The critical flow condition (sonic flow at the choke throat) is the most operationally useful regime for wellhead production management because it decouples the wellhead pressure from the downstream separator or pipeline pressure. Once critical conditions are established, changes in separator pressure (from pigging, compressor upsets, or pipeline pressure fluctuations) do not change the production rate from that well. This stability simplifies production allocation and protects the well from surge events downstream. Critical flow is also the basis for critical-flow prover testing in remote or early-production situations where a test separator is not yet available: the operator measures wellhead pressure, temperature, and choke size, then applies the Gilbert or Omana multiphase critical flow correlation to calculate liquid and gas rates. The Omana correlation extends the Gilbert approach to handle higher GOR and liquid loading conditions more accurately and is widely used for Montney condensate wells where GOR typically ranges from 200 to 2,000 m³/m³.

In subcritical flow, both upstream and downstream pressure affect the rate, and changes in separator pressure are felt immediately at the wellhead. This is common in late-well-life operations when reservoir pressure has declined and the wellhead pressure is lower, or on wells where the choke is opened wide and the pressure ratio across it is less than 2:1. Subcritical choke flow equations include the Bernoulli-based differential pressure correlation and the multiphase Sachdeva correlation, which accounts for the compressibility of the gas phase. Operators on late-life wells often switch to a surface compressor or artificial lift system to maintain drawdown and move the operating point back toward critical flow conditions by reducing wellhead back-pressure below the critical pressure ratio threshold.

Fast Facts

The adjustable choke traces its functional concept to the early twentieth century oilfield practice of using interchangeable drilled steel beans of specific bore diameters threaded into a fitting; the field engineer matched bean size to desired rate by trial and substitution. Modern needle-and-seat designs became standard in the 1940s, and hydraulically actuated remote chokes were adopted on North Sea offshore platforms from the early 1970s. API Specification 6A was first published in 1962 and has been revised more than twenty times, with the 21st edition (2018) being current. Subsea adjustable chokes meeting API 17D for water depths to 3,000 metres are standard on horizontal christmas tree completions in deepwater Gulf of Mexico, offshore West Africa, and the Norwegian Barents Sea. In the Montney Formation of northeast British Columbia and northwest Alberta, high proppant loadings of 60-120 kg/m of lateral in modern completions create extreme choke erosion environments; some operators now use ceramic or PDC trim as the default first-production choke rather than tungsten carbide, and the managed choke-up schedule has become as important an engineering deliverable as the fracture design itself. Typical wellhead choke sizes on Montney startup range from 8/64 inch (3.2 mm) at initial flowback to 32/64 to 48/64 inch (12.7-19.1 mm) at plateau production.

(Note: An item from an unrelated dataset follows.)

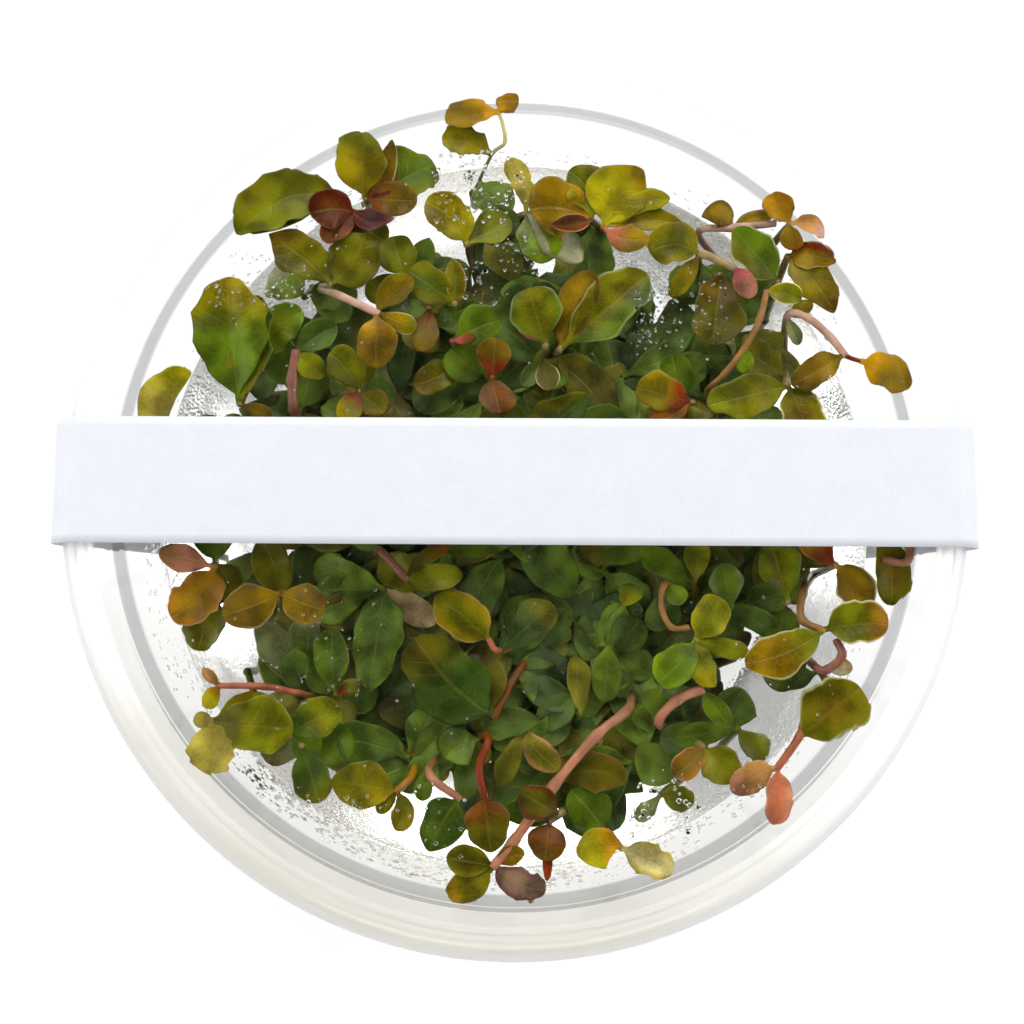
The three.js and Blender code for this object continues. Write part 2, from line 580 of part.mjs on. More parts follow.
// The lid clips over the cup's rolled rim: a sunken panel, a raised rim, a skirt with an inner
// bead that catches under the rolled rim, and an outer lip.
function lidGeometry() {
  const under = PANEL_HEIGHT - LID_WALL;
  const rimUnder = CUP_TOP + GAP;
  const skirt = FLANGE_RADIUS + GAP;
  const bead = FLANGE_UNDER - GAP - EDGE_ROUND;
  const foot = bead - EDGE_ROUND;
  return turned([
    [0, under],
    [PANEL_RADIUS + EDGE_ROUND, under],
    [RIM_INNER_RADIUS + LID_WALL, rimUnder],
    [skirt, rimUnder],
    [skirt, FLANGE_UNDER - GAP],
    [FLANGE_RADIUS - EDGE_ROUND, bead],
    [FLANGE_RADIUS, foot],
    [LIP_RADIUS - EDGE_ROUND, foot],
    [LIP_RADIUS, bead],
    [skirt + LID_WALL, FLANGE_UNDER + EDGE_ROUND],
    [skirt + LID_WALL, RIM_HEIGHT - 2 * EDGE_ROUND],
    [skirt - EDGE_ROUND, RIM_HEIGHT],
    [RIM_INNER_RADIUS, RIM_HEIGHT],
    [PANEL_RADIUS, PANEL_HEIGHT],
    [0, PANEL_HEIGHT],
  ]);
}

function gelGeometry() {
  const bottom = FLOOR + GAP;
  const edge = GEL_HEIGHT + GEL_CREEP;
  const rimRadius = innerWallRadius(edge) - GAP;
  return turned([
    [0, bottom],
    [FLOOR_RADIUS - 1.6, bottom],
    [innerWallRadius(FLOOR + 1.5) - GAP, FLOOR + 1.5],
    [rimRadius, edge],
    [rimRadius - 3 * GEL_CREEP, GEL_HEIGHT - GAP],
    [0, GEL_HEIGHT],
  ]);
}

// The strip's middle line on the +X side, seen from the front: over the rim, round the lid's
// shoulder and lip, then slanting in to the cup wall, where the end is stuck down.
function stripHalfRoute() {
  const rest = STRIP_THICKNESS / 2 + GAP;
  const top = RIM_HEIGHT + rest;
  const onWall = (height) => [outerWallRadius(height) + rest + 0.1, height];
  return [
    [47.6, top],
    [49.3, top - 0.35],
    [50.4, top - 1.3],
    [LIP_RADIUS + rest - 0.1, top - 2.5],
    [LIP_RADIUS + rest, FLANGE_UNDER - 0.8],
    [LIP_RADIUS + rest - 0.4, FLANGE_UNDER - 2.6],
    onWall(STRIP_END_HEIGHT + 12),
    onWall(STRIP_END_HEIGHT),
  ];
}

function stripGeometry() {
  const right = stripHalfRoute();
  const left = right.map(([x, z]) => [-x, z]).reverse();
  const route = [...left, ...right].map(([x, z]) => new THREE.Vector2(x, z));
  const half = STRIP_THICKNESS / 2;
  const side = route.map((point, i) => {
    const before = route[Math.max(i - 1, 0)];
    const after = route[Math.min(i + 1, route.length - 1)];
    const along = after.clone().sub(before).normalize();
    return new THREE.Vector2(-along.y, along.x).multiplyScalar(half);
  });
  const upper = route.map((point, i) => point.clone().add(side[i]));
  const lower = route.map((point, i) => point.clone().sub(side[i])).reverse();
  const outline = new THREE.Shape([...upper, ...lower]);
  const geometry = new THREE.ExtrudeGeometry(outline, { depth: STRIP_WIDTH, bevelEnabled: false });
  geometry.rotateX(Math.PI / 2);
  geometry.translate(0, STRIP_OFFSET + STRIP_WIDTH / 2, 0);
  geometry.rotateZ(STRIP_TURN);
  return geometry;
}

// Where a point noted on the rim's plane really lies, at its depth below the rim.
function place([x, y, depth]) {
  const spread = 1 + depth / EYE.height;
  return new THREE.Vector3(
    EYE.x + (x - EYE.x) * spread,
    EYE.y + (y - EYE.y) * spread,
    RIM_HEIGHT - depth,
  );
}

// A closed solid through rings of as many corners each, which run counter-clockwise as seen from
// its far end. Either end may be a single point.
function loft(rings) {
  const vertices = rings.flat();
  const faces = [];
  let first = 0;
  for (let i = 1; i < rings.length; i += 1) {
    const second = first + rings[i - 1].length;
    const corners = Math.max(rings[i - 1].length, rings[i].length);
    for (let corner = 0; corner < corners; corner += 1) {
      const next = (corner + 1) % corners;
      if (rings[i - 1].length > 1) {
        faces.push(first + corner, first + next, second + (rings[i].length > 1 ? corner : 0));
      }
      if (rings[i].length > 1) {
        faces.push(first + (rings[i - 1].length > 1 ? next : 0), second + next, second + corner);
      }
    }
    first = second;
  }
  const cap = (start, corners, turn) => {
    for (let corner = 1; corner < corners - 1; corner += 1) {
      faces.push(start, start + corner + turn, start + corner + 1 - turn);
    }
  };
  cap(0, rings[0].length, 1);
  cap(first, rings.at(-1).length, 0);
  const geometry = new THREE.BufferGeometry().setFromPoints(vertices);
  geometry.setIndex(faces);
  return geometry;
}

// A stem of three sides along its points.
function stemGeometry(points, extra) {
  const radius = STEM_RADIUS + extra;
  const side = new THREE.Vector3(1, 0, 0);
  const rings = points.map((point, i) => {
    const before = points[Math.max(i - 1, 0)];
    const after = points[Math.min(i + 1, points.length - 1)];
    const along = after.clone().sub(before).normalize();
    side.addScaledVector(along, -side.dot(along)).normalize();
    const corner = side.clone().multiplyScalar(radius);
    return [0, 1, 2].map((third) => {
      const turn = new THREE.Quaternion().setFromAxisAngle(along, (third * 2 * Math.PI) / 3);
      return point.clone().add(corner.clone().applyQuaternion(turn));
    });
  });
  return loft(rings);
}

// Half width of a leaf at a share of its length: a narrow stalk, then a blade that is widest a
// little past the middle.
const bladeShare = (share) => Math.sin(Math.PI * share ** 1.25) ** 0.8;

// Where along a leaf its sections lie: a broad leaf has more of them than a small one.
const stations = (width) => {
  if (width > BROAD_LEAF) return [0.2, 0.5, 0.8];
  return width > SMALL_LEAF ? [0.35, 0.75] : [0.6];
};

// A leaf of three-sided section from its foot, sunk in the stem, to a pointed tip.
function leafGeometry(start, tip, width, bow, extra) {
  const way = tip.clone().sub(start);
  const length = way.length();
  const along = way.clone().normalize();
  const left = new THREE.Vector3(-along.y, along.x, 0).normalize();
  const above = along.clone().cross(left);
  const thick = LEAF_HALF_THICKNESS + extra;
  const rings = stations(width).map((share) => {
    const halfWidth = (width / 2) * bladeShare(share);
    const middle = start.clone()
      .addScaledVector(way, share)
      .addScaledVector(left, bow * length * 4 * share * (1 - share));
    const raised = middle.clone().addScaledVector(above, thick);
    return [
      raised.clone().addScaledVector(left, halfWidth + extra),
      raised.clone().addScaledVector(left, -halfWidth - extra),
      middle.clone().addScaledVector(above, -thick),
    ];
  });
  const foot = start.clone().addScaledVector(along, -extra);
  const end = tip.clone().addScaledVector(along, extra);
  return loft([[foot], ...rings, [end]]);
}

// All stems and leaves of one clump, each swollen by the extra. Its shoots share one stem up to
// the collar, just above the gel, and part there.
function clumpPieces(clump, extra) {
  const root = place([...clump.root, ROOT_DEPTH]);
  const collar = root.clone().setZ(COLLAR_HEIGHT);
  const stems = [];
  const leaves = [];
  for (const { points, leaves: blades } of clump.shoots) {
    const route = [collar, ...points.map(place)];
    const end = route.at(-1);
    const beyond = end.clone().sub(route.at(-2)).setLength(STEM_RADIUS).add(end);
    stems.push(toSolid(stemGeometry([...route.slice(0, -1), beyond], extra)));
    for (const blade of blades) {
      const tip = place(blade.tip);
      leaves.push(toSolid(leafGeometry(route[blade.from], tip, blade.width, blade.bow, extra)));
    }
  }
  const foot = toSolid(stemGeometry([root, collar], extra));
  return { foot, solids: [foot, ...stems, ...leaves] };
}

// The room inside the closed cup that a shoot may fill.
function room() {
  const ceiling = PANEL_HEIGHT - LID_WALL - GAP;
  return toSolid(turned([
    [0, FLOOR + GAP],
    [innerWallRadius(FLOOR + GAP) - GAP - 1, FLOOR + GAP],
    [innerWallRadius(ceiling) - GAP, ceiling],
    [0, ceiling],
  ]));
}

const vessel = new THREE.Group();
vessel.add(named('cup', cupGeometry(), CLEAR_PLASTIC));
vessel.add(named('lid', lidGeometry(), LID_PLASTIC));
vessel.add(named('paper_strip', stripGeometry(), PAPER));

const plants = new THREE.Group();
const inside = room();
let gel = toSolid(gelGeometry());
const swollen = CLUMPS.map((clump) => clumpPieces(clump, GAP));
CLUMPS.forEach((clump, i) => {
  let solid = wasm.Manifold.union(clumpPieces(clump, 0).solids).intersect(inside);
  for (let earlier = 0; earlier < i; earlier += 1) {
    solid = solid.subtract(wasm.Manifold.union(swollen[earlier].solids));
  }
  gel = gel.subtract(swollen[i].foot);
  const tone = clump.shoots[0].leaves[0].tone;
  const finish = { color: TONES[tone], roughness: 0.4, metalness: 0 };
  const name = `clump_${String(i + 1).padStart(2, '0')}`;
  plants.add(named(name, toGeometry(largestBody(solid)), finish));
});
vessel.add(named('gel', toGeometry(largestBody(gel)), GEL));

const part = new THREE.Group();
part.add(vessel, plants);

export default part;
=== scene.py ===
"""Looks of a closed culture cup of young ludwigia plants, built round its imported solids.

Sizes and places are millimetres in the row's frame, and become metres when a mesh is made.
"""

from __future__ import annotations

import logging
import math
import random
from collections.abc import Callable, Iterable, Sequence
from dataclasses import dataclass, field
from enum import Enum

import bpy
import numpy as np
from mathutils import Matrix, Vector, noise

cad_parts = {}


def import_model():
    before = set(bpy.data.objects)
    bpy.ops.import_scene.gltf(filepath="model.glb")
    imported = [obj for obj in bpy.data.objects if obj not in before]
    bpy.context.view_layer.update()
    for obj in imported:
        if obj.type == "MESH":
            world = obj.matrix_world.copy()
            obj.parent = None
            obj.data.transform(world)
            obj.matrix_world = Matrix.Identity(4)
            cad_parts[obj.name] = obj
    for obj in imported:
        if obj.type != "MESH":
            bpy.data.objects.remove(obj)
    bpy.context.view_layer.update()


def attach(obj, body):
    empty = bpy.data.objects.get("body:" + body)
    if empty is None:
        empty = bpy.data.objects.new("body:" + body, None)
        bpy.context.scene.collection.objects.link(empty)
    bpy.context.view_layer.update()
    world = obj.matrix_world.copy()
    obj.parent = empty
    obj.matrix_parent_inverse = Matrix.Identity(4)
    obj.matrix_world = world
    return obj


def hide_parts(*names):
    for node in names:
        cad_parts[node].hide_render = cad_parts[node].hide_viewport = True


LOG = logging.getLogger("culture_cup")
MM = 0.001
BODY = "root"

Point = tuple[float, float, float]
Colour = tuple[float, float, float]
Profile = Sequence[tuple[float, float]]

# How much of a plant's display colour goes into its surface, since the lamps add the rest back
PLANT_SHARE = 0.54

# How much of the lamps' light the clear parts let through, so that they cast faint shadows
LIGHT_LET_THROUGH = 0.8

# A profile's point this near the axis is on it
ON_AXIS = 1e-6

# The sockets of a Mix node that take and give colours
MIX_FIRST = 6
MIX_SECOND = 7
MIX_RESULT = 2


def to_linear(value: int) -> float:
    """Light value of one 0 to 255 display value."""
    share = value / 255
    return share / 12.92 if share <= 0.04045 else ((share + 0.055) / 1.055) ** 2.4


class Tone(Enum):
    """Plant colours as display values, red, green and blue."""

    GREEN = (88, 110, 16)
    DEEP = (70, 90, 22)
    SHADE = (54, 74, 20)
    LIME = (112, 136, 16)
    MINT = (140, 160, 54)
    SAGE = (120, 126, 74)
    FRESH = (116, 118, 10)
    KHAKI = (138, 122, 8)
    CITRON = (158, 148, 12)
    YELLOW = (180, 164, 64)
    STRAW = (214, 200, 128)
    OLIVE = (108, 104, 10)
    DUSK = (82, 76, 8)
    BROWN = (108, 84, 14)
    AMBER = (142, 112, 8)
    HONEY = (174, 130, 8)
    GOLD = (194, 140, 10)
    ORANGE = (160, 110, 18)
    COPPER = (146, 88, 16)
    PEACH = (222, 158, 80)
    RUST = (112, 62, 12)
    RED = (128, 46, 8)
    WINE = (90, 28, 10)
    PURPLE = (110, 68, 66)
    MAUVE = (134, 106, 84)
    PINK = (168, 68, 64)
    CORAL = (176, 98, 64)
    ROSE = (150, 96, 76)
    SALMON = (186, 124, 92)
    BLUSH = (214, 170, 146)
    TAN = (166, 120, 64)
    BEIGE = (170, 142, 98)
    PALE = (176, 174, 134)

    @property
    def colour(self) -> tuple[float, float, float]:
        """The tone as linear light, less the part that the lamps add back."""
        return tuple(PLANT_SHARE * to_linear(value) for value in self.value)


class Spread(Enum):
    """Where on a leaf its second tone lies, seen from stalk to tip."""

    MARGIN = "margin"
    TIP = "tip"
    FOOT = "foot"
    LEFT = "left"
    RIGHT = "right"
    HEART = "heart"


class Form(Enum):
    """Outlines of a leaf: how fast it widens from its stalk and narrows to its tip."""

    OBOVATE = (0.72, 0.54)
    OVAL = (0.58, 0.56)
    ROUND = (0.48, 0.42)
    OVATE = (0.5, 0.72)
    POINTED = (0.62, 0.95)
    NARROW = (0.75, 0.75)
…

An adjustable choke is also called a variable choke, variable-diameter choke, or surface production choke. A non-adjustable version is a positive choke, fixed choke, or bean choke. Related terms include christmas tree (the assembly of valves, spools, and fittings installed at the top of the wellhead through which produced fluids exit the well and are directed to the gathering system; the adjustable choke is installed on or immediately downstream of the christmas tree and is the primary rate control element in the surface completion), inflow performance relationship (IPR, the curve relating bottom-hole flowing pressure to surface production rate; derived from multi-rate choke testing; defines the well's natural deliverability envelope and the optimal operating choke size to maximise rate without exceeding gas-oil ratio or sand production limits), gas hydrate (an ice-like compound of gas and water that crystallises when gas-condensate or wet-gas mixtures cool below the hydrate equilibrium temperature during Joule-Thomson expansion through the choke; prevented by methanol or monoethylene glycol injection upstream of the choke or by choke body heat tracing), wellhead (the surface assembly of casing head, tubing head, and christmas tree that seals the annuli and provides a mounting point for the choke and production control equipment; all wellhead components including the choke must meet API 6A pressure and temperature ratings for the specific service class), and well control (the set of procedures and equipment for preventing uncontrolled release of reservoir fluids; the production adjustable choke prevents uncontrolled surface flow in normal operations, while the drilling choke manifold on the blowout preventer choke line manages kick circulation during well control operations).